• [WHAT TO WORK ON] Reproduce exactly the lines from the one containing "DARK_WOOL, False, rug)" through the one containing "obj.matrix_world = Matrix.Identity(4)", both included, and nothing else.

• [STORED DATA]
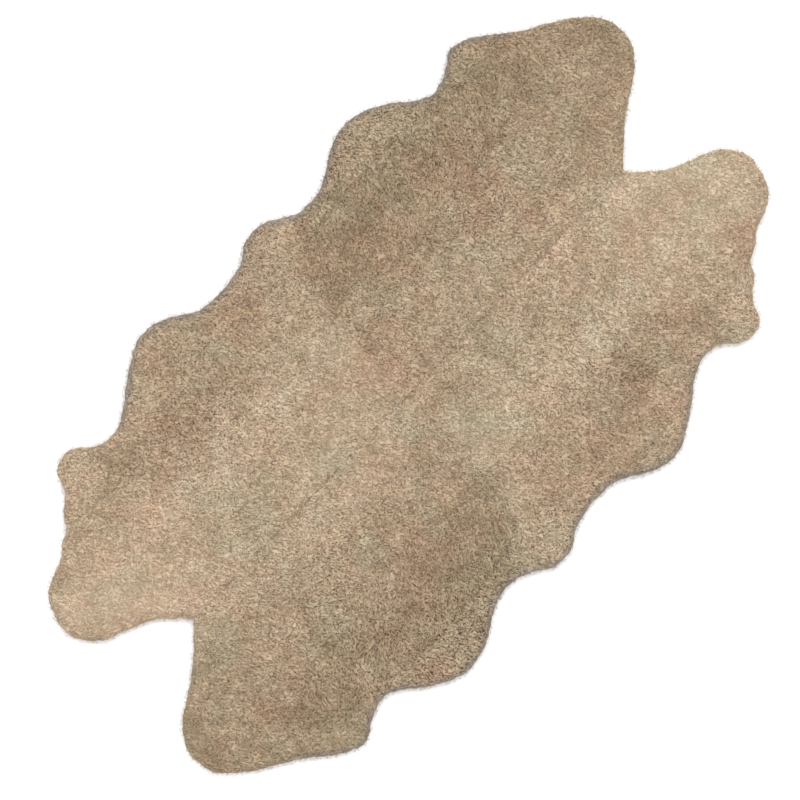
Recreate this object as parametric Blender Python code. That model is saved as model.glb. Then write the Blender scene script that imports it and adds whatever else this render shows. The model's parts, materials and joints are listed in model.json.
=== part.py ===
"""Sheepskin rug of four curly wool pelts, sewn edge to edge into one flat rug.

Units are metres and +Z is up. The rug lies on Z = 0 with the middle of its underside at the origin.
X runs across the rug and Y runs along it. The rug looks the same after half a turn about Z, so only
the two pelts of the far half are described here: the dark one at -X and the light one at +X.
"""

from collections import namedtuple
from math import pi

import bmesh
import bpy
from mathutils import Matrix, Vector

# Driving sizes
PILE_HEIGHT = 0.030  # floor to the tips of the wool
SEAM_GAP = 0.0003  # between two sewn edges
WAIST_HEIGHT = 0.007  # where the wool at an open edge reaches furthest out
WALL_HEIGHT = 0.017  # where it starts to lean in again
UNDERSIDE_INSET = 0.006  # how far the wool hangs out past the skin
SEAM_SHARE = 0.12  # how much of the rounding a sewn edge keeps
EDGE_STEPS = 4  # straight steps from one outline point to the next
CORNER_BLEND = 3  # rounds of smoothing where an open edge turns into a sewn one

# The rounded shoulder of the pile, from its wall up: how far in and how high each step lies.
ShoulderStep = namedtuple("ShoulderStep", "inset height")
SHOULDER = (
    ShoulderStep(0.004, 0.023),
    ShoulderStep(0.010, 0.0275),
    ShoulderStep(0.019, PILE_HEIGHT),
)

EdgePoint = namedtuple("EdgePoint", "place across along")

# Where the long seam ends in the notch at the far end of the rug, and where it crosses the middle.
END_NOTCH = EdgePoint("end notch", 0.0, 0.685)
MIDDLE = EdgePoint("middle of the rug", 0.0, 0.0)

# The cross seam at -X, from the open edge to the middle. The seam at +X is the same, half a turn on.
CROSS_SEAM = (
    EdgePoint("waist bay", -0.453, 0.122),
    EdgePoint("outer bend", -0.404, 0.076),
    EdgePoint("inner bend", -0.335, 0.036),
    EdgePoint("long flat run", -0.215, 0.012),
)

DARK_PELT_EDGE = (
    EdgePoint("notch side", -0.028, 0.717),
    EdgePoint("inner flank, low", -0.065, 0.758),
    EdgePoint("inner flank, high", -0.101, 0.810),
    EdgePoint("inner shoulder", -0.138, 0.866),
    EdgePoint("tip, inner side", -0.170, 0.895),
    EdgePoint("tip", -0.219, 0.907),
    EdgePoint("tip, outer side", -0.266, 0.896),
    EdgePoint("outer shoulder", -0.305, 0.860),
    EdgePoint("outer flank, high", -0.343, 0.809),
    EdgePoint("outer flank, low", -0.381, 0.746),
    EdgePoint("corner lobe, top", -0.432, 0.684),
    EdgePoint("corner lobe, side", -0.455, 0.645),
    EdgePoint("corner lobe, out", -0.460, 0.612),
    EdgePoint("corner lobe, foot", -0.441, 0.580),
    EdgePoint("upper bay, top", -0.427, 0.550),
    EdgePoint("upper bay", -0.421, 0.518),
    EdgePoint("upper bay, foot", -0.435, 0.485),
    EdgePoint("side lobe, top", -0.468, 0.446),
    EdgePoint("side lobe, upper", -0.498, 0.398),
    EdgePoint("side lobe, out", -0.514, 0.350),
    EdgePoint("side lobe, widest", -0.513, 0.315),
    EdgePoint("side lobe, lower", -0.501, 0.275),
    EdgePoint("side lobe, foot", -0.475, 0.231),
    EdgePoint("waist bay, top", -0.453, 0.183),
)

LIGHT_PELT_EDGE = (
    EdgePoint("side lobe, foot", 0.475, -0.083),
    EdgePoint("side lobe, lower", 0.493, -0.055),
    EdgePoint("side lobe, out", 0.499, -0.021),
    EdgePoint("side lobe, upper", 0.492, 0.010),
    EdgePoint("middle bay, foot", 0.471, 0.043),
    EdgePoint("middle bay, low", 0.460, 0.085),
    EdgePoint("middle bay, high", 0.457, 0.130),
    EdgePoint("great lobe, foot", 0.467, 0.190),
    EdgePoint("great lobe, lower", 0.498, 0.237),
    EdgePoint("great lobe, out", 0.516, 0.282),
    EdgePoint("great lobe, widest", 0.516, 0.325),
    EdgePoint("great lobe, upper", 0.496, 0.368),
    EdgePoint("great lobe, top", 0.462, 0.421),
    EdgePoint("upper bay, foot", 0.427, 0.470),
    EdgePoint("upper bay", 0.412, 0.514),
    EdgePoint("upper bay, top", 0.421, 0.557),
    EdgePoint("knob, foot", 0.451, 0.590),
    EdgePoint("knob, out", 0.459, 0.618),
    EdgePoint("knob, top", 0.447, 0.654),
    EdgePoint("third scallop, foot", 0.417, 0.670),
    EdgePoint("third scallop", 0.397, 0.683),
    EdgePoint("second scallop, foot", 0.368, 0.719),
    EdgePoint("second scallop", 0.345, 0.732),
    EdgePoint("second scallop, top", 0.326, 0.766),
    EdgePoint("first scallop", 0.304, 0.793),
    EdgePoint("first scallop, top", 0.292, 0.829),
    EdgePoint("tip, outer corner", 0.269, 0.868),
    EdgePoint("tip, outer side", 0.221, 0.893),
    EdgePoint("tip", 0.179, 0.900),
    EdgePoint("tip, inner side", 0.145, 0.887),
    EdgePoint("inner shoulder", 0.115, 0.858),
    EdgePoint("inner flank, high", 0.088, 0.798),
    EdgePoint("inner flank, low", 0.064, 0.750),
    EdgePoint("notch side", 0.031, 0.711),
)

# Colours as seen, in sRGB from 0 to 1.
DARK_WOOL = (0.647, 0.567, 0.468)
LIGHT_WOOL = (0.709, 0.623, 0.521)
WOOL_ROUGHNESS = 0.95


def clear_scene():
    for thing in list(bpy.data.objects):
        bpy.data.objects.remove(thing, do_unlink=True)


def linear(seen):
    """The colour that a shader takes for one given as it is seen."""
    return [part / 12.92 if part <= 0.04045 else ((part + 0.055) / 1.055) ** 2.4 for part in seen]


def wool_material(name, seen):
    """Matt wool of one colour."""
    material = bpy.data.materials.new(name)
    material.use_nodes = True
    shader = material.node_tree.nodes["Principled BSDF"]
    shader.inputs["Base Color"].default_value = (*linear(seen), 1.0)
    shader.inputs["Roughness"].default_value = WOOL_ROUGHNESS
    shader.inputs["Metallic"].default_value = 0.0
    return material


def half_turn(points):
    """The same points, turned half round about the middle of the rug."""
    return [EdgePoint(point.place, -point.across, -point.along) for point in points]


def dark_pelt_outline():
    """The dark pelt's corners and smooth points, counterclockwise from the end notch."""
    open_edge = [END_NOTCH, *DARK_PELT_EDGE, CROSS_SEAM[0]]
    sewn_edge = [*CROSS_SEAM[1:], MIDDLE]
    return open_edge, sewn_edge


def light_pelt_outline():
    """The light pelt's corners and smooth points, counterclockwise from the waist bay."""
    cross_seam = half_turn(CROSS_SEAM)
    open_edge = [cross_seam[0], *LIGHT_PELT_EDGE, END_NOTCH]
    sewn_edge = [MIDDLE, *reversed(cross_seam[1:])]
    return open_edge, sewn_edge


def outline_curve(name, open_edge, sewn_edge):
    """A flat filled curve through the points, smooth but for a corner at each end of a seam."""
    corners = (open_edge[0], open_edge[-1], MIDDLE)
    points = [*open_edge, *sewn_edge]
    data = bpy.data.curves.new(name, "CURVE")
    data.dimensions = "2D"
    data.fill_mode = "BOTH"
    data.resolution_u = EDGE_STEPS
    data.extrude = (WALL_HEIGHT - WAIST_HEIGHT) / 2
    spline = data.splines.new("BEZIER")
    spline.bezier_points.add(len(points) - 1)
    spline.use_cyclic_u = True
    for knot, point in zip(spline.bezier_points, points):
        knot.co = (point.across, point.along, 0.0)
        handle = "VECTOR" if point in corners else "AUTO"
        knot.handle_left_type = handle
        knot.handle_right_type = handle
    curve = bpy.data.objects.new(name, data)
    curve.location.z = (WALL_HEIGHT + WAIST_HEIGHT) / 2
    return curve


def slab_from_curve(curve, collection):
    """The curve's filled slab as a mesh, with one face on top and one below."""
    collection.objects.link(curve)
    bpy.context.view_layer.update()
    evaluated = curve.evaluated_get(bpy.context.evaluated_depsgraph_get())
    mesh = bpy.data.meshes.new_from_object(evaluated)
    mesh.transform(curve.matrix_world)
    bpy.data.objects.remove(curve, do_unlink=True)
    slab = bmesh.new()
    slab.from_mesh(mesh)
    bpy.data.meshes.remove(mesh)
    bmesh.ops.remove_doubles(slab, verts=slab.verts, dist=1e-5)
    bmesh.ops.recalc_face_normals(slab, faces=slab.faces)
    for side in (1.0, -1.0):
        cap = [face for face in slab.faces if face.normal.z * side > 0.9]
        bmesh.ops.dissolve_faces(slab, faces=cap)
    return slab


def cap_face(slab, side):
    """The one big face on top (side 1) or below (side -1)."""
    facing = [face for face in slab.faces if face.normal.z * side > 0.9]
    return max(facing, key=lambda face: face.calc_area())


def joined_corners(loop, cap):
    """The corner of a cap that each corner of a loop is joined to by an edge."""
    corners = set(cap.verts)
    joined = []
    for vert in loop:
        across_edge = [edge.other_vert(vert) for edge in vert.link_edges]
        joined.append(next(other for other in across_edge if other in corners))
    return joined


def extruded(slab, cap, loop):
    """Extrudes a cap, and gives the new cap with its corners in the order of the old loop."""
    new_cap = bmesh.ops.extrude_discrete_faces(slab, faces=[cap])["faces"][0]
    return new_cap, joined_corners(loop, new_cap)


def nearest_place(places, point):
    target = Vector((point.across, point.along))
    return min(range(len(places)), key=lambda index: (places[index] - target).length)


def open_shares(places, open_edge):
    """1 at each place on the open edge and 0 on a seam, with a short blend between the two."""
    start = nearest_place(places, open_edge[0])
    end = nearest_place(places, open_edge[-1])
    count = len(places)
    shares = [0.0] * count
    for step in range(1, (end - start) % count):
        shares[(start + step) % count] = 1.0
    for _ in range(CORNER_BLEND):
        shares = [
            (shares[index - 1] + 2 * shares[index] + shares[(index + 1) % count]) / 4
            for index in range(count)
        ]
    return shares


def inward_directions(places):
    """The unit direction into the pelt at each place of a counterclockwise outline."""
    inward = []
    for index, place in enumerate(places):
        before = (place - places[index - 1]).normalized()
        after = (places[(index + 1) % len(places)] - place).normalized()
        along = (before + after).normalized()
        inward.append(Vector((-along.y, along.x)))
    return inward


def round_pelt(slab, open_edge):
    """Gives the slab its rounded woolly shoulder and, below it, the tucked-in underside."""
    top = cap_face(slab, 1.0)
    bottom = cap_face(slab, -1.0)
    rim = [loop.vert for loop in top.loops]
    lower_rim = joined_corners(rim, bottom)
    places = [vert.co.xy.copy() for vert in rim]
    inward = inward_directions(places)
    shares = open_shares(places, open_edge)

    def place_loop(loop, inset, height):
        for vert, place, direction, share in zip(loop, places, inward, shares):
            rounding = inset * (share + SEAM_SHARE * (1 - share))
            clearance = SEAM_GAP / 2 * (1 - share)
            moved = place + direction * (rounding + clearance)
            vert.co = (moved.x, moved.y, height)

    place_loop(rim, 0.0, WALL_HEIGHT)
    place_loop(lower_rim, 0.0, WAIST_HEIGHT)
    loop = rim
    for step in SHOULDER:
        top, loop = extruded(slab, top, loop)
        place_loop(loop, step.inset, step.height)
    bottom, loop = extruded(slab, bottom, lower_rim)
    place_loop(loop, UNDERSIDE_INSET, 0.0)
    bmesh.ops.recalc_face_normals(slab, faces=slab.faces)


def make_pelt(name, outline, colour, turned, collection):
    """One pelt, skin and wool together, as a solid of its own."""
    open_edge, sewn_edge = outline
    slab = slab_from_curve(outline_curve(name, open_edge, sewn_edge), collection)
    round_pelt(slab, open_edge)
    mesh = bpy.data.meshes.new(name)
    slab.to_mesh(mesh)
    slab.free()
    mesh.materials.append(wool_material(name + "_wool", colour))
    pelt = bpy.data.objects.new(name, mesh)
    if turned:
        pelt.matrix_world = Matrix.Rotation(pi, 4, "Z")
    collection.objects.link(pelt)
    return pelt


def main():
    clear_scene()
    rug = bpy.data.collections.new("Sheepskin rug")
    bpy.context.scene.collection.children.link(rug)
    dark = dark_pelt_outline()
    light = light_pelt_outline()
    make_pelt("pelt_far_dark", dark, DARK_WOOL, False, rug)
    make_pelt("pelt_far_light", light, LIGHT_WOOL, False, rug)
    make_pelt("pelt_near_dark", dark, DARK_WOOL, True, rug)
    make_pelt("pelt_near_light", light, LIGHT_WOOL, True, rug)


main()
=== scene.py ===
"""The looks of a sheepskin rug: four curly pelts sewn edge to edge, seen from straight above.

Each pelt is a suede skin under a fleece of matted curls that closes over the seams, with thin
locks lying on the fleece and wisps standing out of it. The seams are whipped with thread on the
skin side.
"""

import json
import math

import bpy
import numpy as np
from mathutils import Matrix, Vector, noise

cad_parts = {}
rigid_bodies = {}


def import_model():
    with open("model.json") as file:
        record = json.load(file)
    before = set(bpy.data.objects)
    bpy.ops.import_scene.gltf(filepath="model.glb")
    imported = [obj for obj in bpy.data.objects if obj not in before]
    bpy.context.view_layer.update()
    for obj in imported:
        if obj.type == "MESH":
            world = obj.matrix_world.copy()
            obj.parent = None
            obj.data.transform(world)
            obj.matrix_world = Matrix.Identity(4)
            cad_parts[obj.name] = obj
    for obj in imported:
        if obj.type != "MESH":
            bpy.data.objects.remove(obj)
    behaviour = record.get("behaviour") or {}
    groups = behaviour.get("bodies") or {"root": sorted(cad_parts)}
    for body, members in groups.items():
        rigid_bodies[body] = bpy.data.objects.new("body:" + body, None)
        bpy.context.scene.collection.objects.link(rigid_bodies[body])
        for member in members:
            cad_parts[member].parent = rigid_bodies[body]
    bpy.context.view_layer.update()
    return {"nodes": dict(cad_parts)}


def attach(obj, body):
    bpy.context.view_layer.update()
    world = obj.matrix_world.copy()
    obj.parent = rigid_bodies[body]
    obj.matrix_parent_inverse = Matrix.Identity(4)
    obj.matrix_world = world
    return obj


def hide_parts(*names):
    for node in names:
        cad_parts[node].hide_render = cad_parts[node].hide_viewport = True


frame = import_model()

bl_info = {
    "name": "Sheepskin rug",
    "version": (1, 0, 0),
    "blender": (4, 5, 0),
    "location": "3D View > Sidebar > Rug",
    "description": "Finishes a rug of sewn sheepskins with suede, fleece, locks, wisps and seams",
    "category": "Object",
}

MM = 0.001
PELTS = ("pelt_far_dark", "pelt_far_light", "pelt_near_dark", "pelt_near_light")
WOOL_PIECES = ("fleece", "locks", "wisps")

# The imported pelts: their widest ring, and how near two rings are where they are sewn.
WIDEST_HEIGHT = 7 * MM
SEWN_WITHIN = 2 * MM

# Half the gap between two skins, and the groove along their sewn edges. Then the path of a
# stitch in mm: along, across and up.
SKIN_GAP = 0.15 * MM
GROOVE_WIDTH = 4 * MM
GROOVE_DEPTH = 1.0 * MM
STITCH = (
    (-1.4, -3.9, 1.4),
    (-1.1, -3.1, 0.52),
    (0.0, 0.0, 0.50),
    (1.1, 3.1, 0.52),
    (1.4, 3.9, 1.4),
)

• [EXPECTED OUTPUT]
    make_pelt("pelt_far_dark", dark, DARK_WOOL, False, rug)
    make_pelt("pelt_far_light", light, LIGHT_WOOL, False, rug)
    make_pelt("pelt_near_dark", dark, DARK_WOOL, True, rug)
    make_pelt("pelt_near_light", light, LIGHT_WOOL, True, rug)


main()
=== scene.py ===
"""The looks of a sheepskin rug: four curly pelts sewn edge to edge, seen from straight above.

Each pelt is a suede skin under a fleece of matted curls that closes over the seams, with thin
locks lying on the fleece and wisps standing out of it. The seams are whipped with thread on the
skin side.
"""

import json
import math

import bpy
import numpy as np
from mathutils import Matrix, Vector, noise

cad_parts = {}
rigid_bodies = {}


def import_model():
    with open("model.json") as file:
        record = json.load(file)
    before = set(bpy.data.objects)
    bpy.ops.import_scene.gltf(filepath="model.glb")
    imported = [obj for obj in bpy.data.objects if obj not in before]
    bpy.context.view_layer.update()
    for obj in imported:
        if obj.type == "MESH":
            world = obj.matrix_world.copy()
            obj.parent = None
            obj.data.transform(world)
            obj.matrix_world = Matrix.Identity(4)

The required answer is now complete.